We’ve had our say, you may have your own opinion and so do the bookies – who’s going to win this year’s Vuelta?
It’s one of the most open for years, and we thought we’d open up the forum to the riders and team managers out in Spain to see who’s got the best predictive powers in the peloton.
The route is highly mountainous, with six mountain top finishes, four of which come in the race’s second week. There will be one 47km individual time trial, and six flatter stages for the sprinters.
It should suit the mountain specialists, but last year’s the individual time trial ruined the GC challenge of Joaquim Rodriguez (Katusha), and it could pose problems for him and the spindly climbers this year too.
Bradley Wiggins (Team Sky)
“Joaquim Rodriguez of Katusha. I know he’s really been targeting this race: he can’t time-trial to save his life, the organisers have probably helped him a bit by only putting in one. He’ll probably lose three minutes there, he’s a real pure climber with fantastic acceleration and climbs like the Angliru suit him. He lost it last year through the TT so I think he’ll have made gains there.”
Vincenzo Nibali (Liquigas)
It’s a tougher Vuelta than last year, there’s a big spread of favourites. Menchov, Rodriguez, Scarponi… one name is difficult,
however… Igor Anton is my pick.
Fabian Cancellara (Leopard-Trek)
“I think Denis Menchov could be good for it. The time trial will suit him. It could be his race.”
Michele Scarponi (Lampre-ISD)
“Vincenzo Nibali. Why? Because I’m not going as well as I hoped!” [said in joking way]
Heinrich Haussler (Garmin-Cervélo)
“Igor Anton. The way he rode last year, I think he would have won if he didn’t have to pull out. He’s definitely going to be up there. As a surprise package, I’d like to see Marcel Kittel get up there in bunch sprints: he’s young, determined and strong as.”
Dan Martin (Garmin-Cérvelo)
“It’s tough – I haven’t really seen a start list yet. I think Nibali’s got to be the favourite. He’s the defending champion and he was really strong in Poland.”
Chris Froome (Team Sky)
“My only answer can be Brad – after doing TTT training with him today and riding the whole team off his wheel. He’s the strongest I’ve ever ridden with him, I haven’t seen him in this kind of condition before.”
Sylvain Chavanel (Quick Step)
SC: Of course [Pause…]
Haha. No, I think Nibali is in great shape at the moment and he’ll want to defend his title. But there are so many riders with all those who fell in the Tour. There are at least fifteen to twenty GC riders vying for the title.
Tom Booonen (Quick Step)
Hahah.
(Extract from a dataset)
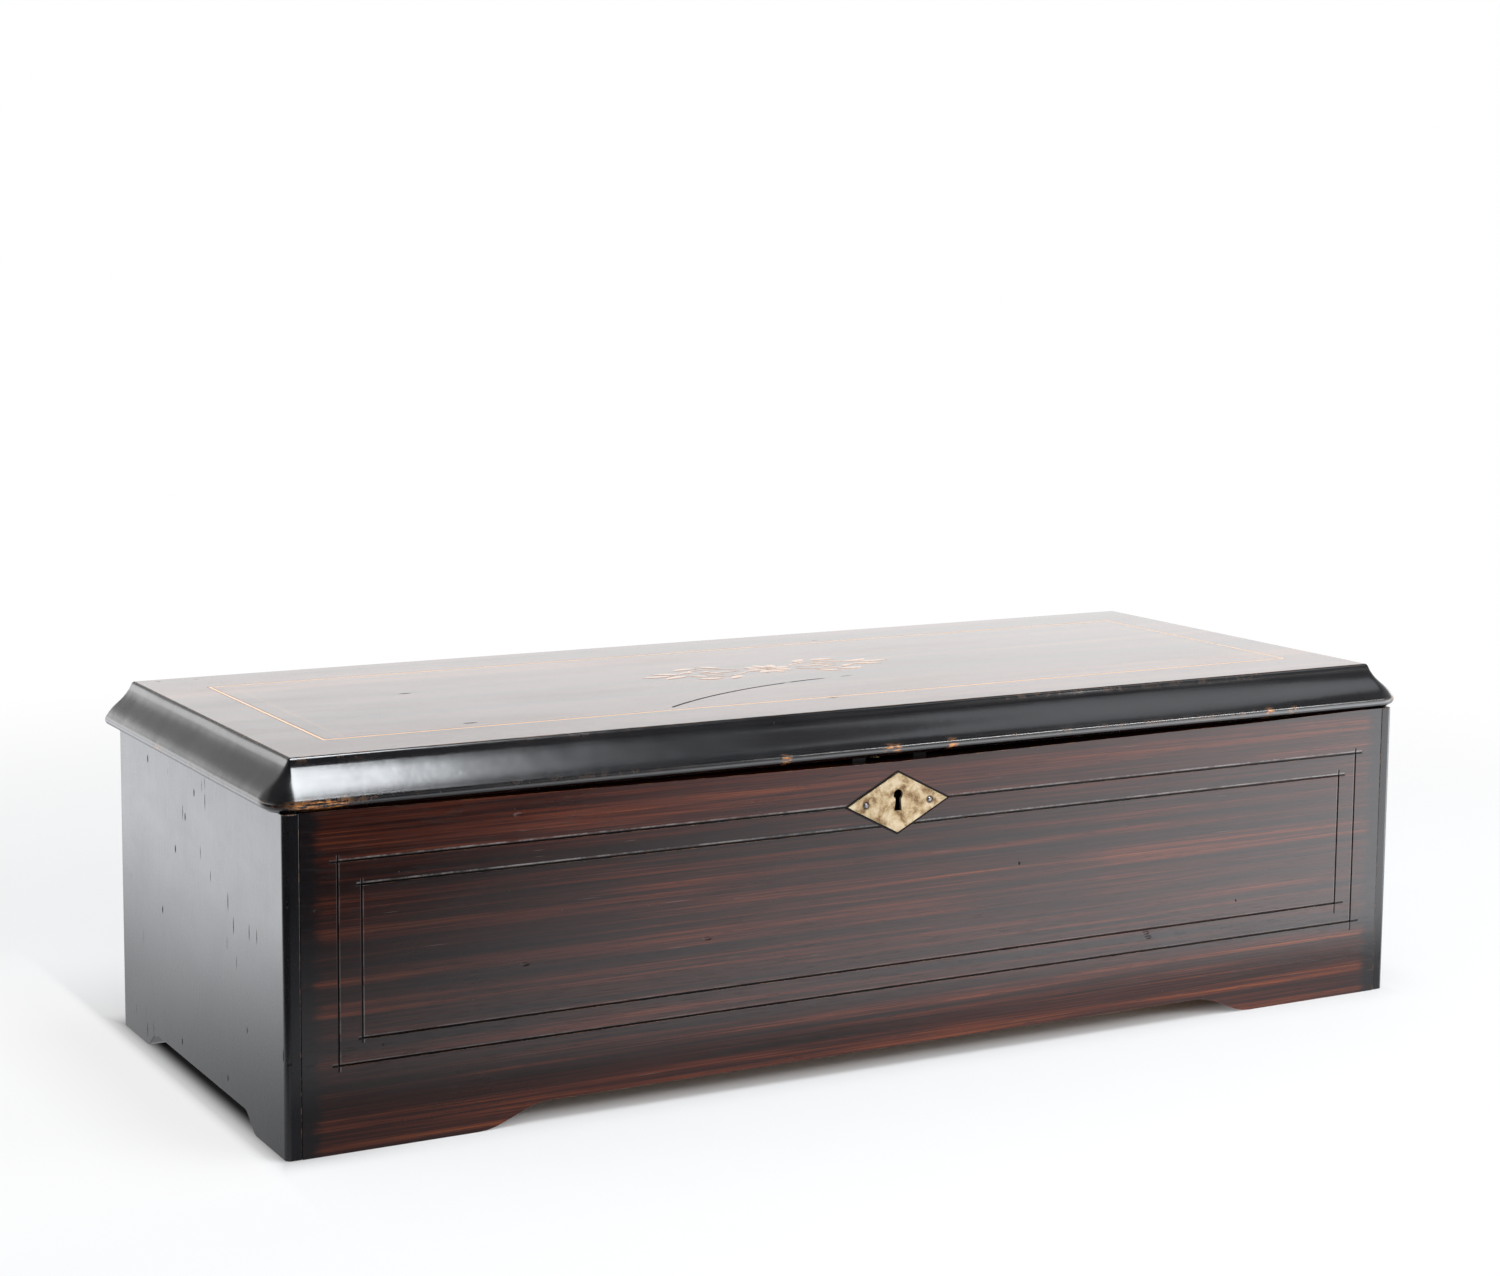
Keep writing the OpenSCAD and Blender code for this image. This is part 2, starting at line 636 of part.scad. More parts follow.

I have no idea. I don’t even know who’s starting. I don’t have a clue.
Stuart O’Grady (Leopard-Trek)
“Overall it’s one of the most open Vuelta’s we’ve had for a long time – without Contador or the Schlecks. I think one of Nibali or Scarponi. It’s so mountainous. Every page of the course book I turn to, I’m cringing. If I had to pick one, it would be Nibali.”
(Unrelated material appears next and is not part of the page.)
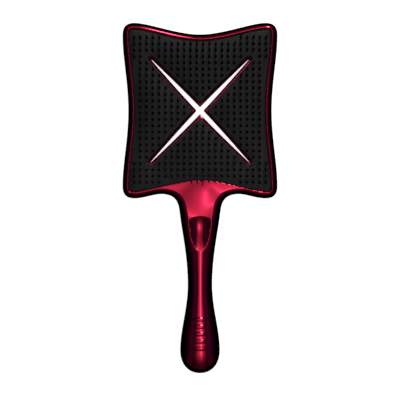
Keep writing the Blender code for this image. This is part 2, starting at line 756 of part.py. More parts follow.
def bristle_places():
    """(x, y, length) of each bristle: a square grid that keeps clear of the edge and the vent."""
    edge = opening_loop(-PAD_CLEARANCE)
    vent = vent_loop(SLEEVE_WALL + VENT_CLEARANCE)
    columns = int(HEAD_WIDTH / BRISTLE_PITCH / 2)
    rows = int(HEAD_LENGTH / BRISTLE_PITCH / 2) + 1
    places = []
    for row in range(-rows, rows):
        for column in range(-columns, columns):
            place = HEAD_MIDDLE + Vector((column + 0.5, row + 0.5)) * BRISTLE_PITCH
            if distance_to_loop(place, edge) > -BRISTLE_EDGE:
                continue
            if distance_to_loop(place, vent) < BRISTLE_ROOT:
                continue
            places.append((place.x, place.y, LONG_BRISTLE if (row + column) % 2 else SHORT_BRISTLE))
    return places


def bristles():
    """A hidden helper: every bristle as a square taper, rooted in the pad."""
    bm = bmesh.new()
    root = PAD_PLATEAU / 2
    for x, y, length in bristle_places():
        made = bmesh.ops.create_cone(
            bm,
            cap_ends=True,
            segments=4,
            radius1=BRISTLE_ROOT / 2,
            radius2=BRISTLE_TIP / 2,
            depth=length + root,
        )
        bmesh.ops.translate(bm, verts=made["verts"], vec=(x, y, PAD_FACE + (length - root) / 2))
    return finished("bristles", bm, None, hidden=True)


def bristle_pad(material):
    """The moulded pad: a flange under the lip, a plateau in the opening, and the bristles."""
    pad = prism("bristle_pad", opening_loop(PAD_FLANGE), PAD_BASE_Z, PAD_STEP_Z, material)
    middle = PAD_BASE_Z + PAD_FLANGE_THICKNESS / 2
    combine(pad, prism("pad_plateau", opening_loop(-PAD_CLEARANCE), middle, PAD_FACE, hidden=True), "UNION")
    vent = vent_loop(SLEEVE_WALL + VENT_CLEARANCE)
    combine(pad, prism("pad_vent", vent, REST_Z, PAD_FACE + MM, hidden=True), "DIFFERENCE")
    combine(pad, bristles(), "UNION")
    return pad


def screw(name, x, y, material):
    """A slotted countersunk-style screw whose head is flush with its lug."""
    bm = bmesh.new()
    shank_bottom = HEAD_PARTING - SCREW_BITE
    head_bottom = LUG_TOP - SCREW_HEAD_HEIGHT
    profile = [
        (0, LUG_TOP),
        (SCREW_HEAD / 2 - GAP, LUG_TOP),
        (SCREW_HEAD / 2, LUG_TOP - GAP),
        (SCREW_HEAD / 2, head_bottom),
        (SCREW_SHANK / 2, head_bottom),
        (SCREW_SHANK / 2, shank_bottom + SCREW_SHANK / 2),
        (0, shank_bottom),
    ]
    verts = [bm.verts.new((r, 0, z)) for r, z in profile]
    edges = [bm.edges.new(pair) for pair in zip(verts, verts[1:])]
    bmesh.ops.spin(
        bm,
        geom=verts + edges,
        cent=(0, 0, 0),
        axis=(0, 0, 1),
        angle=math.tau,
        steps=ROUND_STEPS,
        use_duplicate=False,
    )
    bmesh.ops.remove_doubles(bm, verts=bm.verts[:], dist=0.001 * MM)
    bmesh.ops.recalc_face_normals(bm, faces=bm.faces[:])
    made = finished(name, bm, material)
    made.location = (x, y, 0)
    half, depth = SCREW_HEAD, SCREW_HEAD_HEIGHT / 2
    slot = prism(
        f"{name}_slot",
        [Vector((sx * half, sy * SCREW_SLOT / 2)) for sx, sy in ((-1, -1), (1, -1), (1, 1), (-1, 1))],
        LUG_TOP - depth,
        LUG_TOP + MM,
        hidden=True,
    )
    slot.location = (x, y, 0)
    combine(made, slot, "DIFFERENCE")
    return made


def main():
    for obj in list(bpy.data.objects):
        bpy.data.objects.remove(obj)
    plated = plastic("plated_red", (0.36, 0.008, 0.05), 0.1, 1.0)
    nylon = plastic("black_nylon", (0.014, 0.014, 0.015), 0.5)
    foam = plastic("grey_foam", (0.09, 0.09, 0.1), 0.95)
    steel = plastic("zinc_steel", (0.6, 0.6, 0.62), 0.35, 1.0)
    front_shell(plated)
    back_shell(plated)
    vent_sleeve(plated)
    foam_cushion(foam)
    bristle_pad(nylon)
    for n, (x, y) in enumerate(screw_places(), 1):
        screw(f"shell_screw_{n}", x, y, steel)


main()
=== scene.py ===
import math

import bmesh
import bpy
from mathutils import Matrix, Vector


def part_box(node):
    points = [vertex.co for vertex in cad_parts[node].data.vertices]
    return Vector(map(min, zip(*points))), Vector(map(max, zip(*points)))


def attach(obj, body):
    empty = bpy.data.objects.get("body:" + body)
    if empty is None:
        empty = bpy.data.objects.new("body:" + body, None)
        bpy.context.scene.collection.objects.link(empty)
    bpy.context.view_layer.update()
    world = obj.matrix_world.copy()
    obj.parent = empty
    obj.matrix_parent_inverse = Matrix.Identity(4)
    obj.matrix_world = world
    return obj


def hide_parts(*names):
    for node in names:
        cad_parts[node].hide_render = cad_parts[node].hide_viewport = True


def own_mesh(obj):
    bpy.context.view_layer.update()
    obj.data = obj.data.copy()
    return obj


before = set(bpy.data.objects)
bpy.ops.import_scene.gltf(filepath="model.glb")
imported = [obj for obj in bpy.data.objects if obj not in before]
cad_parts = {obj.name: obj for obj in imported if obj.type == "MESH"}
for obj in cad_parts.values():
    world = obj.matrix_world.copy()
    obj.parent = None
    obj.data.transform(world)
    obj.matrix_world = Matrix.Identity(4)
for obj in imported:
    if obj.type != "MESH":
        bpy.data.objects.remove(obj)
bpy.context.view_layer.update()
mm = 0.001  # every size below is in millimetres, and meshes are written in metres


def nodeBox(name):
    low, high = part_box(name)
    return low / mm, high / mm


# The plan of the brush: one outline, and what follows it.

lowBack, highBack = nodeBox("back_shell")
lowFront, highFront = nodeBox("front_shell")
lowPad, _ = nodeBox("bristle_pad")
lowFoam, highFoam = nodeBox("foam_cushion")
lowSleeve, highSleeve = nodeBox("vent_sleeve")

plan = {
    "headLength": 123.2,  # lower corners to upper corners
    "sideDraw": 4.1,  # how far each side draws in at its middle
    "topDraw": 8.2,
    "corner": 8.2,
    "archRise": 3.1,  # lower edge, between corner and neck
    "archReach": 13.2,
    "neckWidth": 28.6,
    "neckDrop": 9.3,
    "gripWidth": 17.0,
    "endWidth": 27.6,
    "endRound": 15.5,
    "dimpleAbove": 5.0,
    "dimpleLength": 22.5,
    "openingAbove": 12.7,  # lower edge of the pad's opening, above the lower corners
}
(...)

Bingen Fernandez (Garmin-Cervélo director sportif)
“On one side, there’s Wiggins, with that time-trial. Then, on the other side, Vandenbroeck, Igor Anton… This Vuelta is going to be a combination of a long TT and many hard mountain stages. Because the good time triallists can lose four minutes… I’d say Wiggins.”
Valerio Piva (HTC-Highroad directeur sportif)
“I think it’s more between Spanish riders. Joaquim Rodriguez because there’s not a lot of time-trialling, so he can make gains in the mountains.”
John Lelangue (BMC director sportif)
“I think it’ll be Vincenzo Nibali. He’s really serious about this race and he showed what he can do last year.”
Enrico Gasparotto (Astana)
Nicolas Roche (Ag2r-La Mondiale)
Janez Brajkovic (Radioshack)
“Nibali or Menchov, because of the time-trial.”
Taylor Phinney (BMC Racing Team)
I would say Rodriguez, off the top of my head. [pause] Actually maybe not with the time trial – I’ll say Santombrogio.
Jakob Fuglsang (Leopard-Trek)
“Denis Menchov, It’s the only Grand Tour he’s been focusing on, he’s won it twice before and he can time-trial.”